Of course, a lot of that has to do with the performances of Robert DeNiro and Dustin Hoffman (Anne Heche is also a standout as Winnifred Ames, the increasingly bemused presidential aide). DeNiro seems at first like a teddy bear here, with his beard, his hat, and his bow tie, but he transfers the energy associated with his more volatile roles (TAXI DRIVER, RAGING BULL, GOODFELLAS et al) to guile and street smarts here. The way his eyes probe whoever he's talking to, and the way he anticipates almost every verbal comeback the other person has demonstrates that(he can't anticipate every event, of course, but once he gets used to it, he can).

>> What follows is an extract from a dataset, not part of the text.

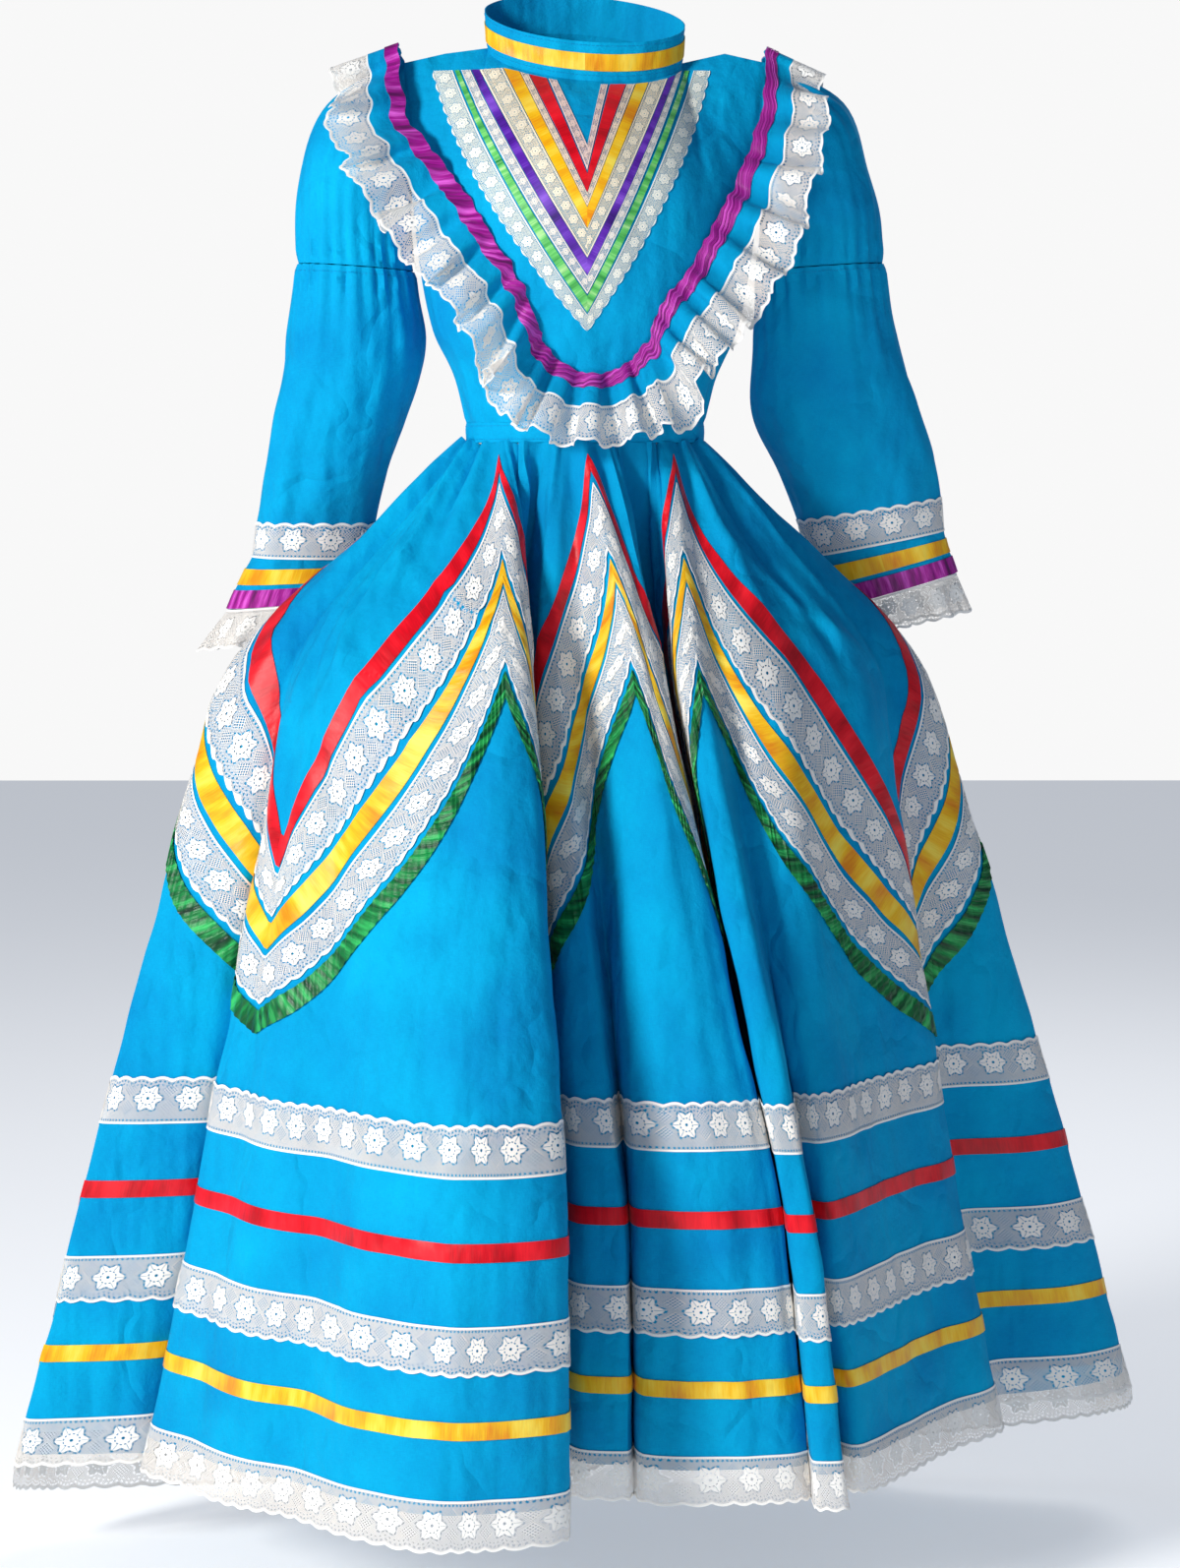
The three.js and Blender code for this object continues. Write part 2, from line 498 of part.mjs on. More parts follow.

But the standout here is Hoffman. There's been a lot of comment on Hoffman basing his character on Robert Evans. My own theory is he read Lynda Obst's excellent book HELLO, HE LIED, which talks about the producer's role, and simply played that. I formed that theory because of his mantra whenever things go wrong, "This is nothing!", especially when Winnifred reads him the riot act after their plane crashes. There's a part in the book where Obst talks about having to argue budget with the studio, and realizes it's all a game where they have roles to play; she argues for more money, the studio for less. Just as Winnifred's role is to be pessimistic, and Stanley's is to be optimistic. And Hoffman never condescends to Stanley, instead showing a talented, maybe amoral guy who deep down is so insecure that he values credit even over his life("F*** my life, I want the credit!" is one of the best lines of the film"). Contrary to his line, this film is not nothing.